Et le corps? Une sorte d’indifférence à son endroit, asomatognosie, malgré une dégradation évidente: amaigrissement, abdomen distendu, peau et phanères altérés…etc « qu’importe le flacon pourvu qu’on ait l’ivresse »
Puis le réel débridé de la biture express subvertissant toute entrave à la boisson.
L’eau et le feu, éléments fondamentaux, sont ingurgités sous forme d’alcool, participant à une tentative archaïque, désespérée, de se reconstituer face à la bouche d’un grand Autre qui l’avale irrésistiblement. Ici le sujet, le moi,
n’ont plus de place, il n’y a plus de verre, c’est au goulot d’une bouteille, qui se vide rapidement dans un gosier, n’importe quand et n’importe ou, que les choses se passent.
On pourrait évoquer, les bacchanales, mais même dans ces fêtes orgiaques subsistait un lien social, puisque on utilise les mots :fête, rituel etc….
Aujourd’hui c’est la surprenante et inquiétante solitude de ces buveurs qui interpelle malgré l’entourage, c’est en fait, en utilisant un néologisme, qu’on peut peut-être la mieux saisir, « l’alcorps » les deux semblent ne plus pouvoir être séparés en un contenant et un contenu, dans un réel confondu.
Je me souviens bien de ce patient « alcoolique » pour lequel on parlerait dans la nosographie psychiatrique: « d’ alcoolisation paroxystique intermittente » qui repérait parfaitement, le moment ou la maîtrise de la boisson lui échappait, ou elle devait le remplir, sans que sa volonté puisse intervenir, absorbant des quantités considérables, il se demandait comment il avait pu survivre, d’autant qui lui arrivait ensuite de partir sans conscience, tout seul, la nuit tombée, dans les chemins montagneux isolés, pendant plusieurs kilomètres, en ne gardant aucun souvenir de ces déplacements.
il se réveillait au matin, quand personne ne l’avait rencontré pour le raccompagner, dans un taillis ou un fossé, au bord d’une route.

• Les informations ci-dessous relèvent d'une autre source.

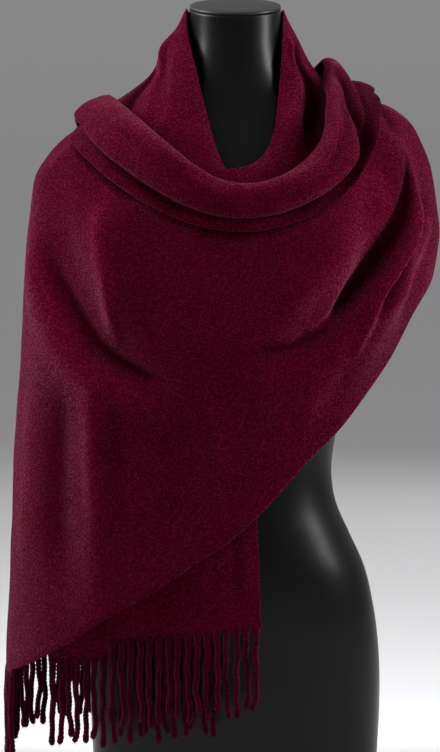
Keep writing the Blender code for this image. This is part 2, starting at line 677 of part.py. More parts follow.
def main():
    for old in list(bpy.data.objects):
        bpy.data.objects.remove(old)
    torso = make_form()

    inner_back_points = settle(inner_end_grid(INNER_BACK_ROWS, 9, 10), [torso])
    inner_back = wall("inner_end_back", inner_back_points)
    inner_front_points = settle(inner_end_grid(INNER_FRONT_ROWS, 9, 12), [torso, inner_back])
    inner_front = wall("inner_end_front", inner_front_points)

    drape, places = drape_grid()
    drape = settle(drape, [torso, inner_front])
    last = len(drape) - 1
    back = wall("back_stretch", *cut(drape, 0, places[FRONT_START]))
    front = wall("front_stretch", *cut(drape, places[FRONT_START], places[TAIL_START]))
    tail = wall("tail_stretch", *cut(drape, places[TAIL_START], last))
    collar = wall("collar", settle(collar_grid(38, 7), [torso, back, inner_front, front, tail]))

    carriers = [torso, back, inner_front, front, tail, collar]
    fold_points, fold_out = lower_fold_grid(46, 5)
    fold_points = settle(fold_points, carriers, fold_out)
    lower_fold = wall("cowl_lower_fold", fold_points)
    roll_points, roll_out = roll_grid(52, 7)
    roll_points = settle(roll_points, carriers, roll_out)
    roll_points = settle(roll_points, [lower_fold], roll_out, BESIDE_PROBE)
    wall("cowl_roll", roll_points)

    fringe("fringe_inner_back", inner_back_points, phase=1.3)
    fringe("fringe_inner_front", inner_front_points, phase=0.0)
    fringe("fringe_tail", drape[places[HEM_CORNER] :], phase=0.6)
    fringe("fringe_lower_fold", fold_points.transpose(1, 0, 2), phase=2.0)
    fringe("fringe_roll", roll_points.transpose(1, 0, 2), phase=3.1)


main()
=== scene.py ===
# %% [markdown]
# # A fringed wool scarf on a display torso
#
# One long strip of felted wool is wound round the neck and shoulders of a glossy black torso. The shapes and
# sizes come with the imported model. Each step below takes one stretch of the cloth, or one finish, and makes
# it look like the real one. The first step loads the model.

# %% The imported model
import math
from collections import deque, namedtuple

import bmesh
import bpy
import numpy as np
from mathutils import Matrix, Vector, noise


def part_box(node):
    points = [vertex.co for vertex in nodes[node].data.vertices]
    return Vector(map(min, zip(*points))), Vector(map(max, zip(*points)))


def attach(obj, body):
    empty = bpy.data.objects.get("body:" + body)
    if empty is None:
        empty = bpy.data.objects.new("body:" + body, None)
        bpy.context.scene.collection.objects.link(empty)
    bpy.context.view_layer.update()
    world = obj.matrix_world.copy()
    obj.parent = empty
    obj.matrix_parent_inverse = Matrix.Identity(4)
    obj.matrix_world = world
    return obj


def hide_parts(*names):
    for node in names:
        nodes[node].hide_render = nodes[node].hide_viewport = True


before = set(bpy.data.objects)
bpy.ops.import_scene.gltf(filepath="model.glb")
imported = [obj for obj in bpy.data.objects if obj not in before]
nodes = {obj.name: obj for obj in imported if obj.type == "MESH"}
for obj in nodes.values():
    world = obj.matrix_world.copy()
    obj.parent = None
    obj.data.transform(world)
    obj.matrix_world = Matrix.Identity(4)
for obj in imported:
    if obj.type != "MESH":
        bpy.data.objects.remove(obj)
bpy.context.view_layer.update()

scene = bpy.context.scene
print("nodes:", ", ".join(sorted(nodes)))

# %% [markdown]
# ## The camera
#
# A product picture of this kind is taken from a few metres away, so the sides stay nearly parallel. The
# camera stands at chest height and looks down by a few degrees. A long lens gives the same calm outline.


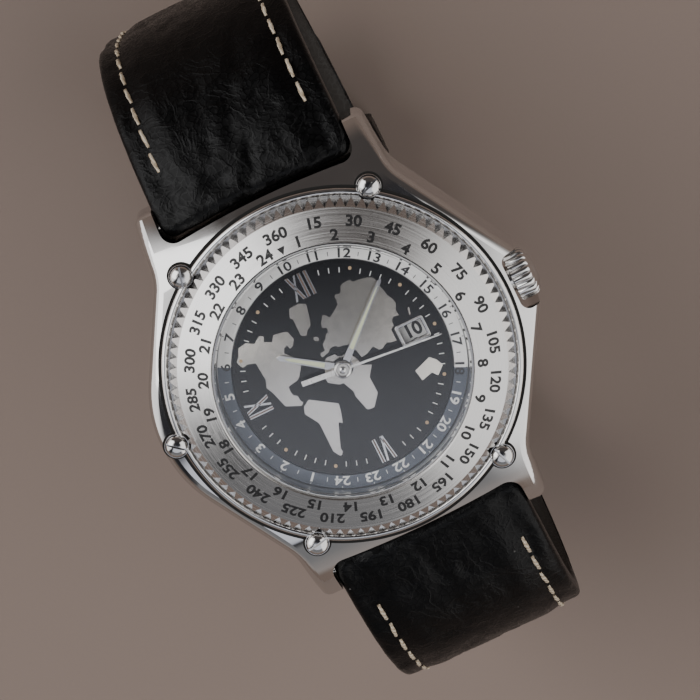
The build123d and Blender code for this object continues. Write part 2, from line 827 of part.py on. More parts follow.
third_low = 4.25
third_high = 4.45
seconds_low = 4.6
seconds_high = 4.75
centre_low = 4.9
centre_high = 5.1
escape_high = 4.55
motion_low = 6.9
motion_middle = 7.06
motion_high = 7.3
seconds_hand_low = 8.8
seconds_hand_top = 8.9
minute_hand_low = 8.52
minute_hand_top = 8.66
hour_hand_low = 8.24
hour_hand_top = 8.38
cannon_bore = 0.18
cannon_tube_radius = 0.4
hour_tube_bore = 0.45
hour_tube_radius = 0.62
balance_low = 3.4
balance_high = 3.7
balance_rim = 0.5


def wheel_teeth(pitch_radius, height, count):
    return tooth_points(pitch_radius - mesh_gap / 2, height, count, 0.4)


pieces["seconds_wheel"] = toothed_wheel([
    (arbor_radius, arbor_low, seconds_hand_top),
    (wheel_teeth(seconds_pinion_radius, pinion_tooth_height, 8), third_low, third_high),
    (wheel_teeth(seconds_pitch_radius, tooth_height, 40), seconds_low, seconds_high),
])
pieces["third_wheel"] = toothed_wheel([
    (arbor_radius, arbor_low, arbor_high),
    (wheel_teeth(third_pitch_radius, tooth_height, 45), third_low, third_high),
    (wheel_teeth(third_pinion_radius, pinion_tooth_height, 6), centre_low, centre_high),
], centre=third_centre)
pieces["cannon_pinion"] = toothed_wheel([
    (wheel_teeth(centre_pitch_radius, tooth_height, 48), centre_low, centre_high),
    (cannon_tube_radius, centre_low, minute_hand_top),
    (wheel_teeth(cannon_pitch_radius, pinion_tooth_height, 12), motion_low, motion_middle),
], bore=cannon_bore)
pieces["minute_wheel"] = toothed_wheel([
    (wheel_teeth(minute_pitch_radius, tooth_height, 36), motion_low, motion_middle),
    (wheel_teeth(minute_pinion_radius, pinion_tooth_height, 9), motion_middle, motion_high),
], bore=minute_post_radius + fit_gap, centre=minute_wheel_centre)
pieces["hour_wheel"] = toothed_wheel([
    (wheel_teeth(hour_pitch_radius, tooth_height, 36), motion_middle + running_gap, motion_high),
    (hour_tube_radius, motion_middle + running_gap, hour_hand_top),
], bore=hour_tube_bore)
pieces["barrel"] = toothed_wheel([
    (barrel_arbor_radius, arbor_low, arbor_high),
    (barrel_radius, barrel_low, barrel_high),
], centre=barrel_centre)
pieces["escape_wheel"] = toothed_wheel([
    (arbor_radius, arbor_low, arbor_high),
    (tooth_points(escape_radius, escape_tooth_height, 20, 0.1), third_low, escape_high),
    (wheel_teeth(escape_pinion_radius, arbor_radius / 3, 7), seconds_low, seconds_high),
], centre=escape_centre)

fork_angle = degrees(atan2(escape_to_balance[1], escape_to_balance[0]))
fork_length = 2.6
fork_half_width = 0.15
fork_arm_reach = 1.15
fork_arm_width = 0.25
fork_arm_lean = 0.35
with BuildPart() as pallet_fork:
    with BuildSketch(Plane(
        origin=(*pallet_centre, third_low),
        x_dir=(cos(radians(fork_angle)), sin(radians(fork_angle)), 0),
        z_dir=(0, 0, 1),
    )):
        Polygon(
            (-fork_arm_lean, -fork_arm_reach),
            (fork_half_width, -fork_half_width),
            (fork_length, -fork_half_width),
            (fork_length, fork_half_width),
            (fork_half_width, fork_half_width),
            (-fork_arm_lean, fork_arm_reach),
            (-fork_arm_lean - fork_arm_width, fork_arm_reach),
            (-fork_half_width - fork_arm_width, 0),
            (-fork_arm_lean - fork_arm_width, -fork_arm_reach),
            align=None,
        )
    extrude(amount=escape_high - third_low)
    with BuildSketch(Plane.XY.offset(arbor_low)):
        with Locations(pallet_centre):
            Circle(arbor_radius)
    extrude(amount=arbor_high - arbor_low)
pieces["pallet_fork"] = pallet_fork

with BuildPart() as balance_wheel:
    with BuildSketch(Plane.XY.offset(balance_low)):
        with Locations(balance_centre):
            Circle(balance_radius)
            Circle(balance_radius - balance_rim, mode=Mode.SUBTRACT)
            Rectangle(2 * balance_radius - balance_rim, balance_rim)
            Circle(balance_rim)
    extrude(amount=balance_high - balance_low)
    with BuildSketch(Plane.XY.offset(cock_low + arbor_end_gap)):
        with Locations(balance_centre):
            Circle(arbor_radius)
    extrude(amount=arbor_high - cock_low - arbor_end_gap)
pieces["balance_wheel"] = balance_wheel

# Movement: the winding rotor and its bearing
rotor_plate_low = 1.8
rotor_plate_high = 2.2
rotor_rim_low = 1.4
rotor_rim_high = 2.7
rotor_radius = 11.6
rotor_rim_inner = 9.5
rotor_hub_radius = 2.8
rotor_start_angle = 170
rotor_sweep = 180
bearing_radius = 1.6
bearing_flange_radius = 2.1
bearing_low = 1.5
pieces["rotor_bearing"] = turned([
    (0, bearing_low),
    (bearing_flange_radius, bearing_low),
    (bearing_flange_radius, rotor_plate_low - fit_gap),
    (bearing_radius, rotor_plate_low - fit_gap),
    (bearing_radius, rotor_plate_high + fit_gap),
    (bearing_flange_radius, rotor_plate_high + fit_gap),
    (bearing_flange_radius, bridge_low - seam_gap),
    (0, bridge_low - seam_gap),
])
with BuildPart() as rotor:
    for outer, inner, low, high in (
        (rotor_radius, bearing_radius + fit_gap, rotor_plate_low, rotor_plate_high),
        (rotor_radius, rotor_rim_inner, rotor_rim_low, rotor_rim_high),
    ):
        with BuildSketch(Plane.XY.offset(low)):
            with BuildLine():
                CenterArc((0, 0), outer, rotor_start_angle, rotor_sweep)
                CenterArc((0, 0), inner, rotor_start_angle, rotor_sweep)
                for end in (rotor_start_angle, rotor_start_angle + rotor_sweep):
                    Line(ring_point(outer, end), ring_point(inner, end))
            make_face()
        extrude(amount=high - low)
    with BuildSketch(Plane.XY.offset(rotor_plate_low)):
        Circle(rotor_hub_radius)
        Circle(bearing_radius + fit_gap, mode=Mode.SUBTRACT)
    extrude(amount=rotor_plate_high - rotor_plate_low)
pieces["rotor"] = rotor

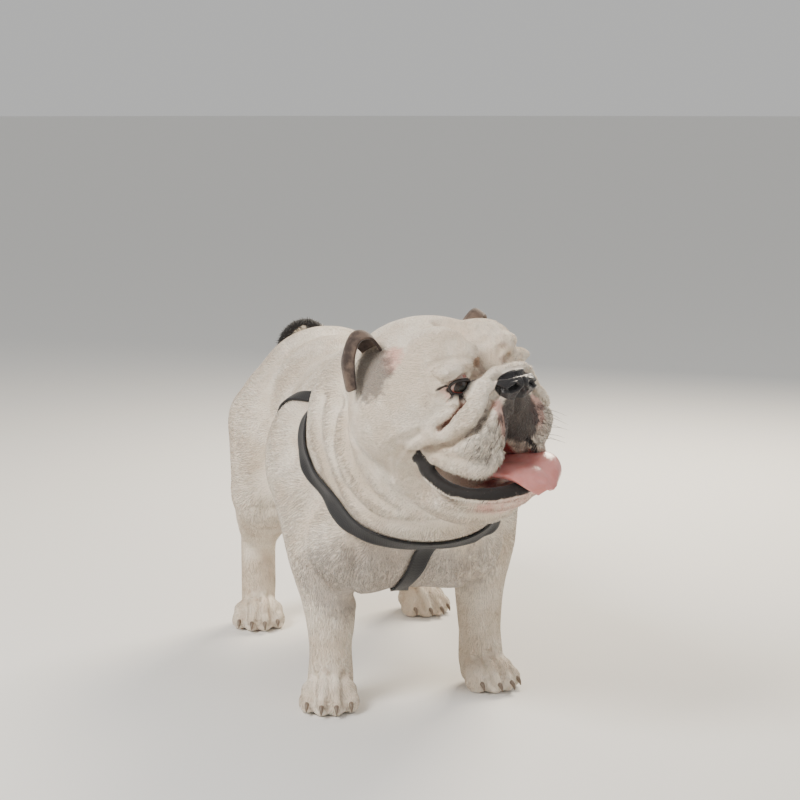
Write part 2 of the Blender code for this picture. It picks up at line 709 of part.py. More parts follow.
def grown(mesh, distance):
    """The mesh with its skin moved outward."""
    copy = mesh.copy()
    set_places(copy, mesh_array(mesh, "co") + mesh_array(mesh, "normal") * distance)
    return copy


def largest(mesh):
    """The mesh with only its largest closed surface kept."""
    return island_mesh(mesh, max(islands(mesh), key=len), mesh.name)


# Colours and finish of each piece: name start, colour, roughness

FINISHES = (
    ("eye", (0.025, 0.012, 0.008), 0.08),
    ("tongue", (0.62, 0.25, 0.24), 0.35),
    ("harness", (0.018, 0.016, 0.016), 0.75),
    ("ear", (0.20, 0.15, 0.12), 0.8),
    ("", (0.78, 0.70, 0.60), 0.85),
)


def finish_for(name):
    for start, colour, roughness in FINISHES:
        if name.startswith(start):
            return colour, roughness


def add_part(name, mesh, collection):
    mesh.name = name
    mesh.validate()
    obj = bpy.data.objects.new(name, mesh)
    collection.objects.link(obj)
    material = bpy.data.materials.new(name)
    material.use_nodes = True
    shader = material.node_tree.nodes["Principled BSDF"]
    colour, roughness = finish_for(name)
    shader.inputs["Base Color"].default_value = (*colour, 1)
    shader.inputs["Roughness"].default_value = roughness
    shader.inputs["Metallic"].default_value = 0
    mesh.materials.clear()
    mesh.materials.append(material)
    mesh.shade_smooth()
    mesh.set_sharp_from_angle(angle=math.radians(35))
    return obj


def recentre(objects):
    """Moves everything so that the middle of its footprint is at the origin."""
    points = np.concatenate([mesh_array(o.data, "co") for o in objects])
    middle = (points.min(0) + points.max(0)) / 2
    shift = Matrix.Translation((-middle[0], -middle[1], -points[:, 2].min()))
    for obj in objects:
        obj.data.transform(shift)
        obj.data.update()


def main():
    clear_scene()
    flesh = build_flesh()
    add_strokes(flesh)
    stand_on_floor(flesh, 0)
    facets = thinned(flesh, FLESH_FACES)
    stand_on_floor(facets, PAD_REACH)
    facets = with_sockets(facets)
    swollen = grown(facets, GAP)
    pieces = parted(facets)
    pieces["eye_left"], pieces["eye_right"] = eyeball(1), eyeball(-1)
    pieces["ear_left"] = largest(cut(ear(1), swollen.copy()))
    pieces["ear_right"] = largest(cut(ear(-1), swollen.copy()))
    solid_tongue = tongue()
    pieces["lower_jaw"] = largest(cut(pieces["lower_jaw"], grown(solid_tongue, GAP)))
    pieces["head"] = largest(cut(pieces["head"], grown(solid_tongue, GAP)))
    pieces["tongue"] = solid_tongue
    pieces["harness_collar"] = strap(facets, COLLAR, 60, True)
    collar = grown(pieces["harness_collar"], GAP)
    pieces["harness_girth"] = largest(cut(strap(facets, GIRTH, 60), collar))
    centre_strap = cut(strap(facets, CENTRE_STRAP, 22), collar)
    pieces["harness_centre_strap"] = largest(cut(centre_strap, grown(pieces["harness_girth"], GAP)))
    collection = bpy.data.collections.new("Bulldog")
    bpy.context.scene.collection.children.link(collection)
    objects = [add_part(name, mesh, collection) for name, mesh in pieces.items()]
    recentre(objects)
    for obj in objects:
        print(obj.name, len(obj.data.polygons), sum(len(f.vertices) - 2 for f in obj.data.polygons))
    print("triangles", sum(len(f.vertices) - 2 for o in objects for f in o.data.polygons))


main()
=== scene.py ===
# %% [markdown]
# # A bulldog in a webbing harness
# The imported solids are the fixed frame. Over them comes what a person sees: one skin in place of the nodes of
# flesh, short fur, eyes between their lids, lips, a wet tongue, thin ears, claws and the woven harness.

# %% Load the frame
import json
import math

import bmesh
import bpy
import numpy as np
from mathutils import Euler, Matrix, Vector
from mathutils.bvhtree import BVHTree

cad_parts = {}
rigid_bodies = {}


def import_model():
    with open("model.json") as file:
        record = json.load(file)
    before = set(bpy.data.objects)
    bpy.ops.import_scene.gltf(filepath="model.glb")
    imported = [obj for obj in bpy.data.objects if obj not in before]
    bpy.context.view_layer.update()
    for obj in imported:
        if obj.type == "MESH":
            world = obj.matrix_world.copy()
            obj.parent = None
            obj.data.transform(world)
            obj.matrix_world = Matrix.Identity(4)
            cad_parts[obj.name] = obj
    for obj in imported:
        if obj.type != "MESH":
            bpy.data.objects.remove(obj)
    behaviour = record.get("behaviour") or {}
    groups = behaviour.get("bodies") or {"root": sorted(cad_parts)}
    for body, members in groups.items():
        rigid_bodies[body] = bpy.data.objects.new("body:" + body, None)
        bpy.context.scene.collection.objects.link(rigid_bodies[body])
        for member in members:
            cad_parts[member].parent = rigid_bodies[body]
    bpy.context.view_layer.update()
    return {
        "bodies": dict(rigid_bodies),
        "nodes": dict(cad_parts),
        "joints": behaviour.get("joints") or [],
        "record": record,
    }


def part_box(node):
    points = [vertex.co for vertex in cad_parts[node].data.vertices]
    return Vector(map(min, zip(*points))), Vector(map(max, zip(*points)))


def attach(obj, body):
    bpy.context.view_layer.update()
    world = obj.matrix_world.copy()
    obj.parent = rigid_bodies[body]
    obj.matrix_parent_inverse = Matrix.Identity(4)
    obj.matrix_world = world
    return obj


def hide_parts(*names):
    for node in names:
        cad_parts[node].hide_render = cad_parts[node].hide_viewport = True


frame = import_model()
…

Ce n’était ni une fugue, qui est le fait de quitter un lieu dans l‘espoir de se faire reconnaître ailleurs, ni une errance comme l’illustre Sandrine Bonnaire dans le film d’Agnès Varda « sans toit ni loi » quand on ne s’arrange d’aucune façon avec le signifiant.
Cela ressemble beaucoup plus à l’automatisme ambulatoire de l’épileptique, qui n’a aucune conscience de ses déplacements, et qui n’en garde aucun souvenir, position ou le signifiant symbolisé est absent, tel ce patient qui pendant plusieurs minutes au cours d’une crise, est resté au volant de son tracteur, effectuant dans son champ de nombreux tours, créant un sillon circulaire parfait et profond.
On peut donc déterminer comment et pourquoi un sujet consomme de l’alcool.
D’une façon tout à fait contrôlée dans le registre du symbolique, comme dans les réunions culturelles.
De manière répétitive et prolongée dans le « ratage » spéculaire, donc dans l’imaginaire.
Dans la démesure et la « médiateté » dans l’abîme du réel.
Les disparitions du savoir boire culturel, ainsi que les bitures express, témoignent de la dévalorisation du symbolique, du nom du père, à des degrés différents, ne pouvant plus assumer une fonction pacificatrice face à la jouissance.